Boeing declined to comment for this article but has said that the delays are the inevitable result of developing a new aircraft with a new manufacturing method.

For now, it appears travelers won’t be flying in the plane soon. Initially scheduled to fly passengers in May 2008, Boeing has said that won’t happen until later next year.

The effect of the delay has been far-reaching, hurting 787 suppliers and parts makers stretching from Southern California to Russia, Japan and Italy. There are about 50 suppliers in California alone.

“These companies haven’t been paid because Boeing has yet to deliver a plane,” said Scott Hamilton, an aviation industry consultant and managing director of Leeham Co. in Issaquah, Wash.

Suppliers refused to talk about their predicament out of fear of hurting their relations with Boeing, but analysts said some parts makers took on more risk when they signed on for the project than they had for any other aircraft development.

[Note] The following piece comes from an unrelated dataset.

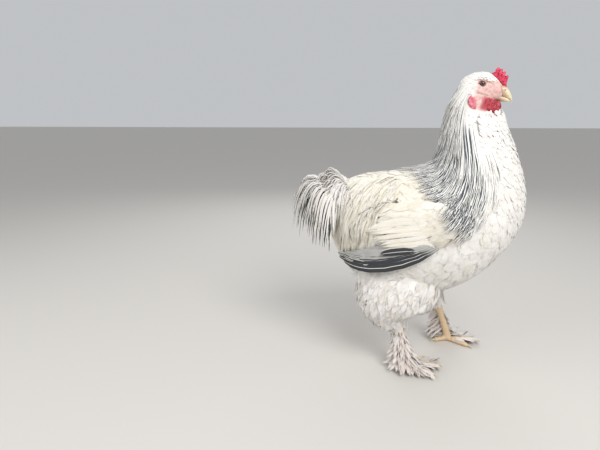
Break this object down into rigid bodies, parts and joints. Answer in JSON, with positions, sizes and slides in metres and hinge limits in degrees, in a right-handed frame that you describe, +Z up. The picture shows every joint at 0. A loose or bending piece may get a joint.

In an unusual arrangement, major suppliers agreed to pay upfront costs for things such as labor and tooling. The risk was considered worth taking because the 787 was considered the plane of the future, an aircraft that would be in service for the better part of the century. But some suppliers are facing escalating costs that have more than doubled in some cases.

Few disagree that once the 787 gets off the ground, it will be a game changer for the aviation industry. The plane’s newly developed engine promises to burn 20 percent less fuel than jetliners of a similar size. It will seat about 250 passengers, compared with about 150 for Boeing’s most popular 737 jet, and Boeing says it will require less maintenance because it has fewer parts and will sustain less corrosion. In all, Boeing says 787s, which cost about $160 million each, will save airlines about 30 percent in maintenance expenses.

But the 787 has been delayed five times since October 2007. Many of the hitches have resulted from the new production method.

Prior to the 787, suppliers made parts from blueprints given to them by Boeing. For the 787, suppliers have been responsible for design and getting designs approved by safety regulators.

Suppliers also have struggled in handling various languages and cultures. Wings are made in Japan, fuselage sections in Italy.

Boeing has tried to simplify the process.

The company bought Vought’s 787 fuselage assembly operations in South Carolina after work at the facility continued to have problems. It also acquired Vought’s 50 percent stake in Global Aeronautica, a joint venture with Alenia North America, which is a unit of Italy’s Finmeccanica.

Even with all the hang-ups, Boeing is not alone, said Tom Captain, principal and vice chairman of Deloitte’s aerospace and defense practice. Cost overruns and delays have become typical in the aviation business, he said.

Captain said aviation businesses’ marketing and sales divisions pressure engineers to keep prices low. Engineers then try to cut back on production schedules, which puts aircraft makers in a precarious position when plans don’t go just right. Airbus’ A380 super jumbo jet faced similar development problems.

“The schedules are so aggressive that they assume nothing will go wrong,” Captain said. “There is no wiggle room, and it’s inevitable that some things will go wrong.”

Because Boeing is one of Captain’s clients, he declined to speak directly about the 787 project.

Peter Arment, an aerospace and defense analyst with Broadpoint AmTech in Greenwich, Conn., was more critical of Boeing. “They have blown through cost estimates with this program,” Arment said, noting that Boeing will have racked up extra costs on the 787 that hover around $4 billion.

He also said there were a lot of engineering resources used up on the 787, which came at the expense of other Boeing programs. Last week, for example, Boeing said it would incur a $1 billion charge because of a delay in producing a new version of the 747 freighter jet.

Arment said that was a “direct result” of the 787. Many engineers were pulled off the 747 to address issues on the 787, he said.

If everything had gone according to plan, Boeing would be producing two 787s a week by now. Instead, the company is hoping it can perform its first test flight by the end of the year, with the first delivery to its first airline customer, Japan’s All-Nippon Airways Co., by the fourth quarter next year.

Amid the delays and the sagging economy, Boeing has seen orders canceled for 83 Dreamliners, but it still has a healthy 840 orders, which speaks to the 787’s potential, Aboulafia said.

“It may very well be revolutionary,” he said. “The jury is still out. We just haven’t seen whether it can perform as advertised.”